Source data —

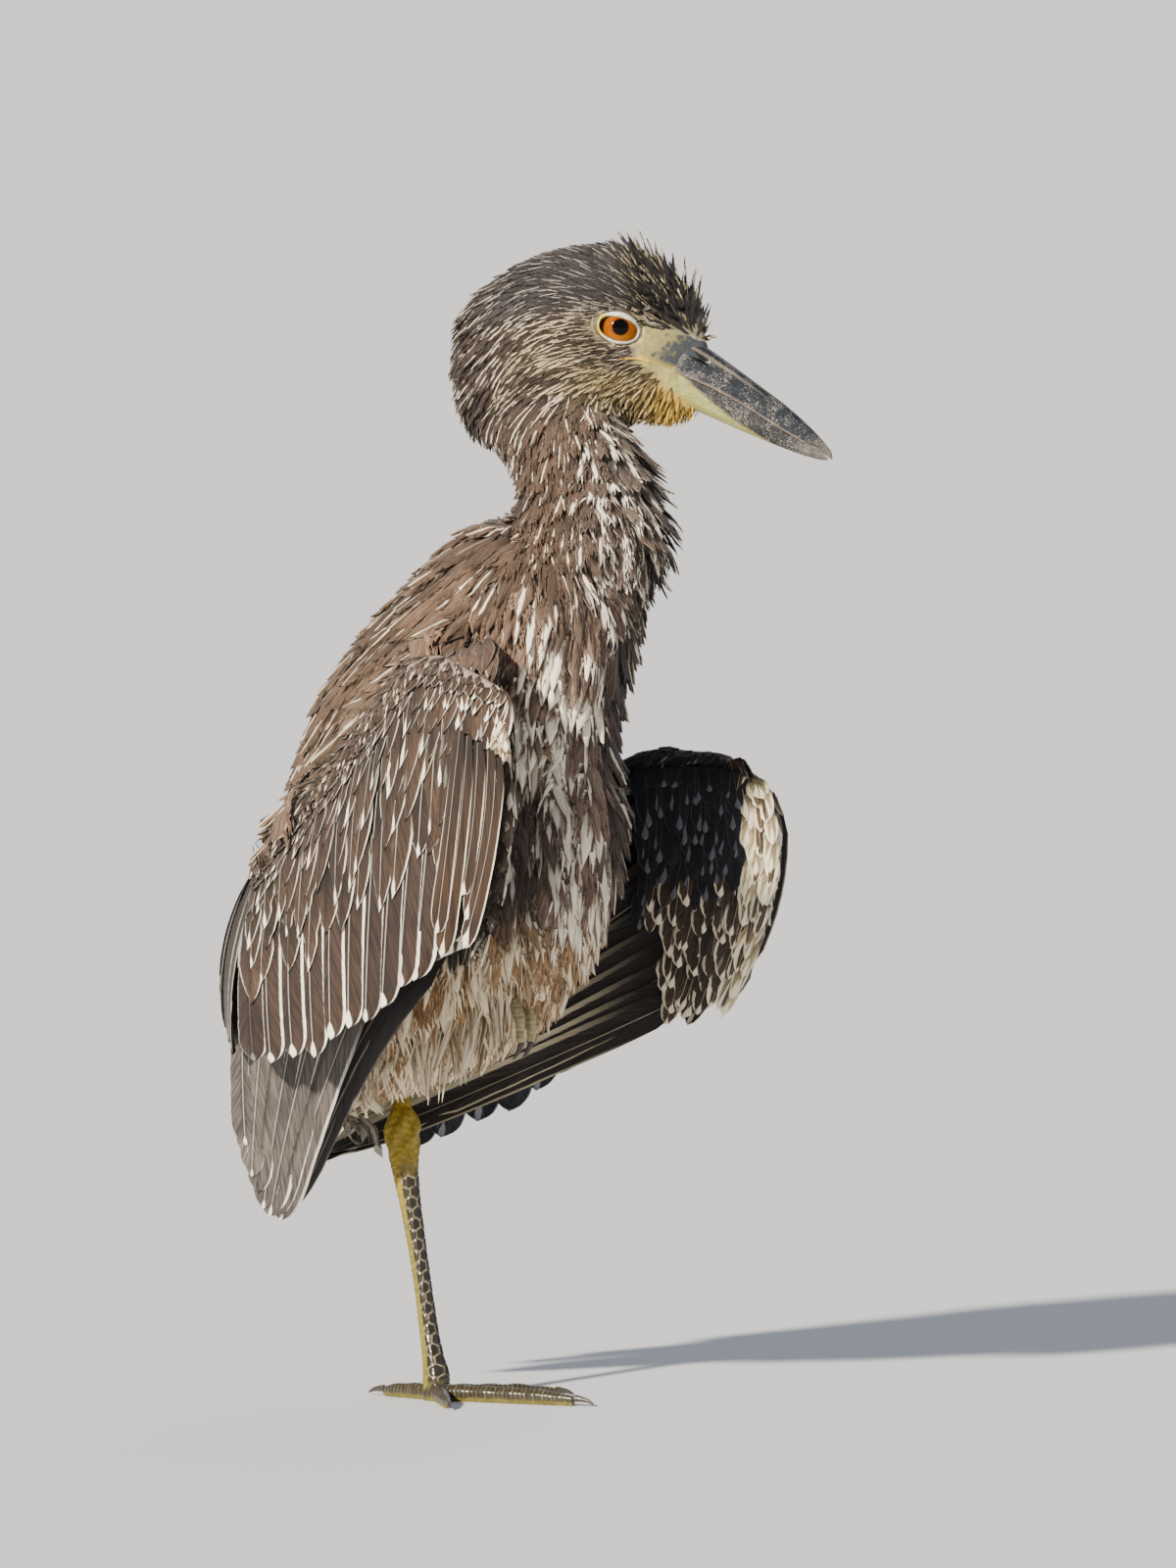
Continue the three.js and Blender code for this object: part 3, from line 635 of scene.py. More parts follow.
def side_of_head(forward, up, side):
    """How far out the hide of the head lies at a place in its side view, in millimetres."""
    start = Vector(from_head([forward, side * 60, up]))
    way = Vector(directions_from_head([0, -side, 0]))
    hit = hide_surface.ray_cast(start, way)[0]
    return abs(in_head(np.array([hit]))[0, 1]) if hit else 0.0


def lid(side):
    """Rings of points about one eye, and their colours."""
    rings, colours = [], []
    turns = 56
    for out, rise in LID_PROFILE:
        for k in range(turns):
            angle = 2 * math.pi * k / turns
            high = math.sin(angle)
            reach = OPENING["upper"] if high > 0 else OPENING["lower"]
            flat = np.array([OPENING["half_length"] * math.cos(angle), reach * high * abs(high) ** -0.12
                             if high else 0.0])
            ring_width = 0.95 + (1.1 if high > 0 else 0.3) * abs(high)
            flat = flat + flat / np.linalg.norm(flat) * out * ring_width
            c, s = math.cos(OPENING["tilt"]), math.sin(OPENING["tilt"])
            forward, up = flat[0] * c - flat[1] * s, flat[0] * s + flat[1] * c
            gap = math.hypot(forward, up)
            ball = math.sqrt(max(EYE_RADIUS ** 2 - gap ** 2, 0)) + EYE_SIDE
            level = max(ball + rise, side_of_head(forward, up, side) + rise - 0.2, ball + min(out, 1) * 0.4)
            level = ball - 0.9 if out < -0.3 else level
            rings.append(from_head([forward, side * level, up]))
            yellow = step(-forward, 3, 7) * (1 - step(-up, 2, 5))
            dark = max(step(-out, -0.3, -0.02), step(out, 0.85, 1.1) * (1 - step(out, 1.6, 2.4)))
            skirt = layered("#55493c", ("#c4bd88", step(forward, 4, 8)))
            colours.append(layered("#dcd8c2", ("#d8c840", yellow), ("#17130f", dark * 0.92),
                                   (skirt, step(out, 1.3, 2.0)))[0])
    return rings, flipped(grid(len(LID_PROFILE) - 1, turns, True), side > 0), colours


GAPE = [(-1.0, -12.6), (3.0, -12.0), (8.0, -12.2), (12.5, -13.4), (17.0, -15.5), (22.0, -18.0)]


def gape(side):
    """A rounded lip along the corner of the mouth."""
    rings, colours = [], []
    around, steps = 8, 18
    for j in range(steps + 1):
        forward, up = on_line(GAPE, j / steps)[0]
        out = side_of_head(forward, up, side)
        thick = 0.6 * math.sin(math.pi * min(max(j / steps, 0.06), 0.9)) ** 0.5
        for k in range(around):
            angle = 2 * math.pi * k / around
            rings.append(from_head([forward, side * (out + 0.15 + thick * math.cos(angle)),
                                    up + thick * 0.9 * math.sin(angle)]))
            colours.append(layered("#d9a93a", ("#b7ac92", step(j / steps, 0.45, 1.0)))[0])
    return rings, flipped(grid(steps, around, True), side < 0), colours


def on_line(rows, t):
    """Smooth points between rows of numbers, at each t from 0, the first row, to 1, the last."""
    rows = np.asarray(rows, float)
    last = len(rows) - 1
    place = np.clip(np.atleast_1d(t) * last, 0, last - 1e-9)
    i = place.astype(int)
    f = (place - i)[:, None]
    a, b, c, d = (rows[np.clip(i + k, 0, last)] for k in (-1, 0, 1, 2))
    return 0.5 * (2 * b + (c - a) * f + (2 * a - 5 * b + 4 * c - d) * f * f
                  + (3 * b - 3 * c + d - a) * f ** 3)


# Behind the lids the hide sinks into a socket, so that only the globe shows in the opening
socket = step(1.3 - almond(ahead, above), 0, 0.3) * (from_eye < 12) * on_head
globe = EYE_SIDE + np.sqrt(np.maximum(EYE_RADIUS ** 2 - from_eye ** 2, 0))
sunk = in_head(points)
out = np.abs(sunk[:, 1])
in_socket = out * (1 - socket) + np.minimum(globe - 2.5, out) * socket
over_globe = (from_eye < EYE_RADIUS) * (socket == 0) * (on_head > 0.5)
out = np.where(socket > 0, in_socket, out)
out = np.where(over_globe, np.maximum(out, globe + 0.4), out)
sunk[:, 1] = np.sign(sunk[:, 1]) * out
points = np.where(((socket > 0) | over_globe)[:, None], from_head(sunk), points)
reshape(body, points)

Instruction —
Extract the data in full. Keep it word for word.

Response —
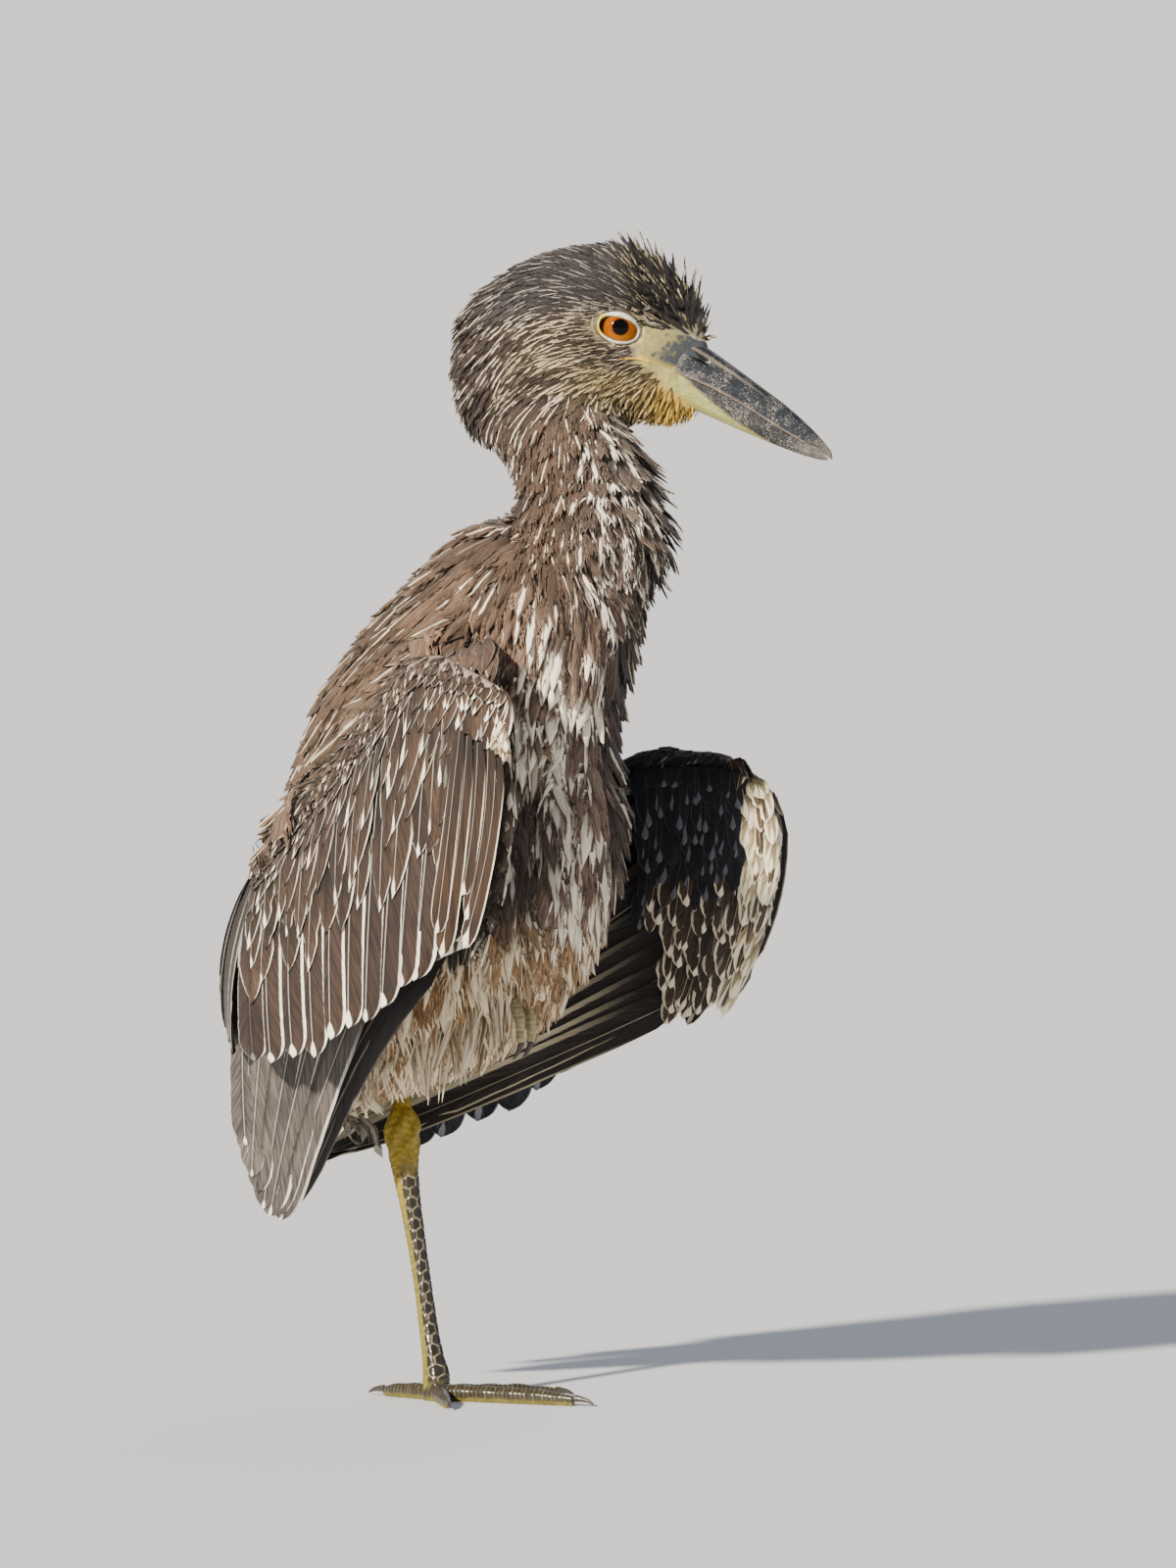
Continue the three.js and Blender code for this object: part 3, from line 635 of scene.py. More parts follow.
def side_of_head(forward, up, side):
    """How far out the hide of the head lies at a place in its side view, in millimetres."""
    start = Vector(from_head([forward, side * 60, up]))
    way = Vector(directions_from_head([0, -side, 0]))
    hit = hide_surface.ray_cast(start, way)[0]
    return abs(in_head(np.array([hit]))[0, 1]) if hit else 0.0


def lid(side):
    """Rings of points about one eye, and their colours."""
    rings, colours = [], []
    turns = 56
    for out, rise in LID_PROFILE:
        for k in range(turns):
            angle = 2 * math.pi * k / turns
            high = math.sin(angle)
            reach = OPENING["upper"] if high > 0 else OPENING["lower"]
            flat = np.array([OPENING["half_length"] * math.cos(angle), reach * high * abs(high) ** -0.12
                             if high else 0.0])
            ring_width = 0.95 + (1.1 if high > 0 else 0.3) * abs(high)
            flat = flat + flat / np.linalg.norm(flat) * out * ring_width
            c, s = math.cos(OPENING["tilt"]), math.sin(OPENING["tilt"])
            forward, up = flat[0] * c - flat[1] * s, flat[0] * s + flat[1] * c
            gap = math.hypot(forward, up)
            ball = math.sqrt(max(EYE_RADIUS ** 2 - gap ** 2, 0)) + EYE_SIDE
            level = max(ball + rise, side_of_head(forward, up, side) + rise - 0.2, ball + min(out, 1) * 0.4)
            level = ball - 0.9 if out < -0.3 else level
            rings.append(from_head([forward, side * level, up]))
            yellow = step(-forward, 3, 7) * (1 - step(-up, 2, 5))
            dark = max(step(-out, -0.3, -0.02), step(out, 0.85, 1.1) * (1 - step(out, 1.6, 2.4)))
            skirt = layered("#55493c", ("#c4bd88", step(forward, 4, 8)))
            colours.append(layered("#dcd8c2", ("#d8c840", yellow), ("#17130f", dark * 0.92),
                                   (skirt, step(out, 1.3, 2.0)))[0])
    return rings, flipped(grid(len(LID_PROFILE) - 1, turns, True), side > 0), colours


GAPE = [(-1.0, -12.6), (3.0, -12.0), (8.0, -12.2), (12.5, -13.4), (17.0, -15.5), (22.0, -18.0)]


def gape(side):
    """A rounded lip along the corner of the mouth."""
    rings, colours = [], []
    around, steps = 8, 18
    for j in range(steps + 1):
        forward, up = on_line(GAPE, j / steps)[0]
        out = side_of_head(forward, up, side)
        thick = 0.6 * math.sin(math.pi * min(max(j / steps, 0.06), 0.9)) ** 0.5
        for k in range(around):
            angle = 2 * math.pi * k / around
            rings.append(from_head([forward, side * (out + 0.15 + thick * math.cos(angle)),
                                    up + thick * 0.9 * math.sin(angle)]))
            colours.append(layered("#d9a93a", ("#b7ac92", step(j / steps, 0.45, 1.0)))[0])
    return rings, flipped(grid(steps, around, True), side < 0), colours


def on_line(rows, t):
    """Smooth points between rows of numbers, at each t from 0, the first row, to 1, the last."""
    rows = np.asarray(rows, float)
    last = len(rows) - 1
    place = np.clip(np.atleast_1d(t) * last, 0, last - 1e-9)
    i = place.astype(int)
    f = (place - i)[:, None]
    a, b, c, d = (rows[np.clip(i + k, 0, last)] for k in (-1, 0, 1, 2))
    return 0.5 * (2 * b + (c - a) * f + (2 * a - 5 * b + 4 * c - d) * f * f
                  + (3 * b - 3 * c + d - a) * f ** 3)


# Behind the lids the hide sinks into a socket, so that only the globe shows in the opening
socket = step(1.3 - almond(ahead, above), 0, 0.3) * (from_eye < 12) * on_head
globe = EYE_SIDE + np.sqrt(np.maximum(EYE_RADIUS ** 2 - from_eye ** 2, 0))
sunk = in_head(points)
out = np.abs(sunk[:, 1])
in_socket = out * (1 - socket) + np.minimum(globe - 2.5, out) * socket
over_globe = (from_eye < EYE_RADIUS) * (socket == 0) * (on_head > 0.5)
out = np.where(socket > 0, in_socket, out)
out = np.where(over_globe, np.maximum(out, globe + 0.4), out)
sunk[:, 1] = np.sign(sunk[:, 1]) * out
points = np.where(((socket > 0) | over_globe)[:, None], from_head(sunk), points)
reshape(body, points)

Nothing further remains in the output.